I think that you should vote for Barack Obama if you think he’d be a better President than Mitt Romney, but that you should instead vote for Romney if you think he’d be better than Obama. If you think that there’d be literally no difference between the two of them then I think “tie goes to the challenger” is a reasonable principle. But under no circumstances does it make sense to vote for Jill Stein or Gary Johnson.
That said, forecasting the long-run impact of particular elections is very challenging (one can certainly tell a story in which left-wing defections throwing the 1976 election to Gerald Ford would have led to a more progressive long-term outcome) so people are going to disagree.
But I’ve noticed that various anti-Obama pro-third-party arguments on the Internet proceed with an annoying two step. Usually the headline and the lede of the piece will be very focused on Obama, the evils of Obama, and the braindeadness of the Obamabots but then the argument will employ as a lemma something like it doesn’t matter who you vote for because your vote won’t make a difference anyway. I think that math is more contestable than people often realize but whatever you make of it, if your argument is that it doesn’t matter who you vote for then that’s an argument about voting not an argument about Obama. If it’s true that you shouldn’t feel constrained to choose a major party candidate on the grounds that your vote won’t swing the outcome anyway, then the exact same conclusion would hold even if Obama had cracked down on banks much harder or never bombed a soul or delivered single payer health care or whatever you like. The argument may be correct, but it’s an argument about an entirely different subject.
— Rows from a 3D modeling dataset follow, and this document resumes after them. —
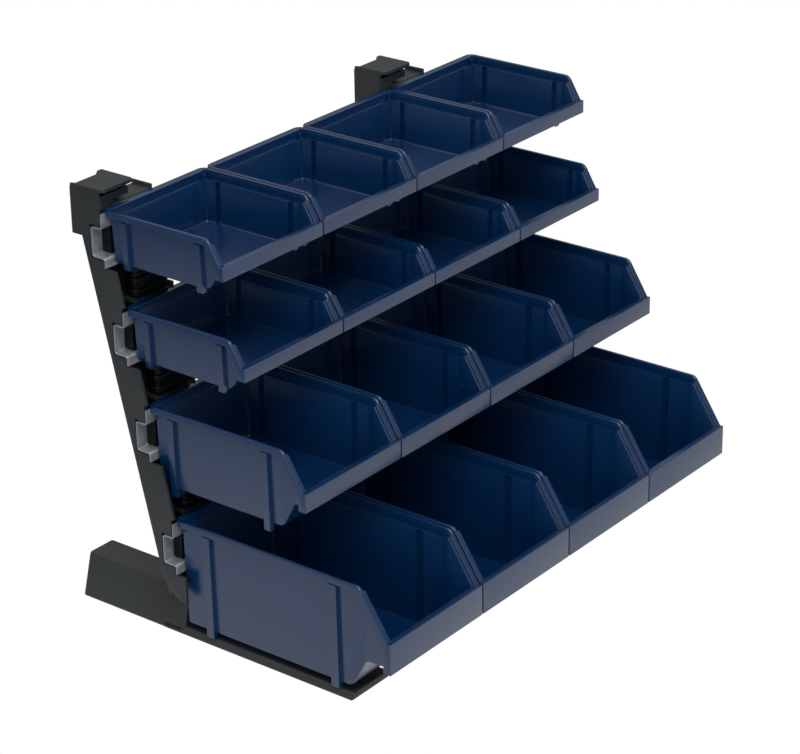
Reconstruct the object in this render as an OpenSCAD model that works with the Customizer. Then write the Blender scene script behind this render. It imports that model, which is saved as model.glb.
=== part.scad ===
// Bench rack: sixteen open-front bins hooked on four steel rails, carried by two
// leaning uprights on long feet. X runs along the rows, the bin fronts face -Y,
// Z is up. The origin is the middle of the footprint, on the bench.

/* [Rows] */
// Distance between the middles of neighbouring bins
bin_pitch = 105; // [100:0.5:115]
// Clear gap between neighbouring rims
bin_gap = 1.2; // [0.8:0.1:3]
// Height of the top row's rims above the bench
row1_z = 313.1; // [308:0.1:330]
// Drop from the top row's rims to the second row's
row2_drop = 68.4; // [64:0.1:74]
// Drop from the top row's rims to the third row's
row3_drop = 137; // [134:0.1:140]
// Drop from the top row's rims to the bottom row's
row4_drop = 219.2; // [216:0.1:221]
// How far the second row stands in front of the top row
row2_step = 15.5; // [14.5:0.1:17]
// How far the third row stands in front of the top row
row3_step = 31.5; // [30.5:0.1:33]
// How far the bottom row stands in front of the top row
row4_step = 51; // [50:0.1:53]

/* [Bin rims and walls] */
// Rim plate thickness, resting on the rail's lip
rim_t = 2.2; // [1.6:0.1:3]
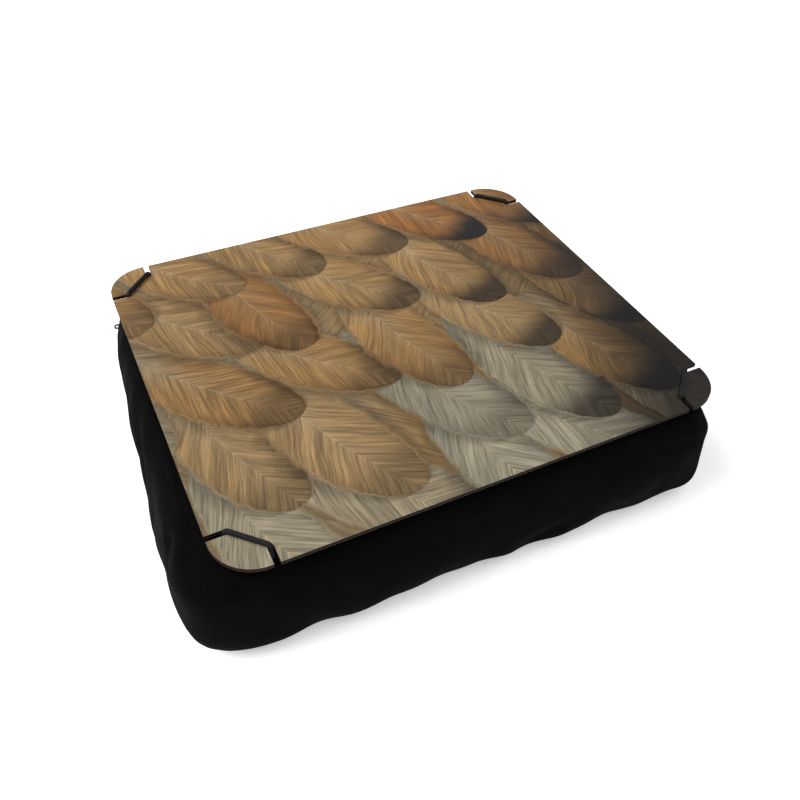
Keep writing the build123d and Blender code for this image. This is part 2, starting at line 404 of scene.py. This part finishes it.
def printMaterial():
    look, shader, graph, place = newMaterial("printedFilm")
    drift = graph.noise(place, 14.0, 2.0)
    offset = graph.vector("MULTIPLY", graph.join(drift, drift, 0.0), (0.012, -0.01, 0.0))
    spot, held, shade = layFeathers(graph, graph.vector("ADD", place, offset))
    along, across, share = graph.split(spot)
    warmth, tip, seed = graph.split(held)
    off = graph.positive(across)
    barb = graph.timesAdd(off, -plumage["barbSlope"], along)
    side = graph.math("SIGN", across)

    def grain(rows, sideways, detail):
        stretched = graph.join(graph.times(barb, rows), graph.times(off, sideways), seed)
        return graph.noise(stretched, 1.0, detail, 0.62)

    strand = grain(*plumage["strands"])
    fine = grain(*plumage["fineStrands"])
    rows, sideways = plumage["tufts"]
    tuft = graph.noise(graph.join(graph.times(barb, rows), graph.times(side, sideways), seed), 1.0)

    # the vane's colour, from its warmth, pale at the heart and laced with brown at the edge
    vane = graph.mix(graph.step(warmth, 0.0, 0.5), plumage["greige"], plumage["tan"])
    vane = graph.mix(graph.step(warmth, 0.45, 1.0), vane, plumage["ginger"])
    inner = graph.step(off, 0.0, 0.5, plumage["heart"], 0.0)
    heart = graph.times(inner, graph.step(along, -0.9, 0.3, 1.0, 0.25))
    vane = graph.mix(heart, vane, plumage["cream"])
    down = graph.times(graph.step(along, -0.8, -0.2, 1.0, 0.0), plumage["down"])
    vane = graph.mix(down, vane, plumage["greige"])
    lace = graph.times(graph.step(share, 0.55, 0.95), graph.step(along, -0.3, 0.5))
    lace = graph.times(lace, graph.step(warmth, 0.2, 0.9, *plumage["lace"]))
    vane = graph.mix(lace, vane, plumage["brown"])
    reach = graph.timesAdd(strand, 0.35, along)
    vane = graph.mix(graph.times(graph.step(reach, 0.62, 0.96), tip), vane, plumage["dark"])
    shaft = graph.step(off, 0.008, 0.035, plumage["quill"], 0.0)
    quill = graph.times(shaft, graph.step(along, 0.2, 0.7, 1.0, 0.0))
    vane = graph.mix(quill, vane, plumage["cream"])

    # its tone, from the barbs, the shadows, soft clouds and the dark corner
    threads = graph.step(strand, 0.28, 0.72, *plumage["strandTones"])
    tone = graph.times(threads, graph.step(fine, 0.3, 0.7, *plumage["fineTones"]))
    tone = graph.times(tone, graph.step(tuft, 0.3, 0.7, *plumage["tuftTones"]))
    tone = graph.times(tone, graph.timesAdd(shade, -plumage["shadow"], 1.0))
    cloud = graph.noise(place, 7.0, 2.0)
    tone = graph.times(tone, graph.step(cloud, 0.3, 0.7, *plumage["cloudTones"]))
    x, y, _ = graph.split(place)
    start, end, dark = plumage["darkCorner"]
    corner = graph.step(graph.timesAdd(y, -0.35, x), start, end, 1.0, dark)
    tone = graph.times(tone, corner)

    smear = graph.noise(place, 22.0, 3.0)
    ripple = graph.noise(place, 60.0, 2.0)
    graph.fill(shader, {
        "Base Color": graph.vector("MULTIPLY", vane, graph.join(tone, tone, tone)),
        "Roughness": graph.step(smear, 0.3, 0.75, *plumage["roughness"]),
        "Specular IOR Level": plumage["specular"],
        "Coat Weight": plumage["gloss"],
        "Coat Roughness": plumage["glossRoughness"],
        "Normal": graph.bump(ripple, *plumage["ripple"]),
    })
    return look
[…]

I also think that as an argument written for public consumption on a well-traffic blog or website (as opposed to simply offered over drinks at the bar) it’s an illegitimate form of argument.
“Why I’m Voting For Jill Stein” or “Why I’m Voting For Gary Johnson” is, qua article, an effort to persuade other people to do the same thing. A persuasive argument that takes as one of its premises its own failure to persuade is inherently problematic.
Articles that posit some kind of difference in behavior between residents of swing and non-swing states are even worse in this regard. In 2004, John Kerry came within about 60,000 votes of carrying Ohio and the election. But he also got less than 55% of the vote in California, Oregon, Washington, Minnesota, Wisconsin, Illinois, Michigan, Maine, New Hampshire, Connecticut, New Jersey, Delaware, and Pennsylvania. Which is to say that an even modestly successful effort to organize third party defections in non-swing states would rapidly turn the majority of those states into swing constituencies.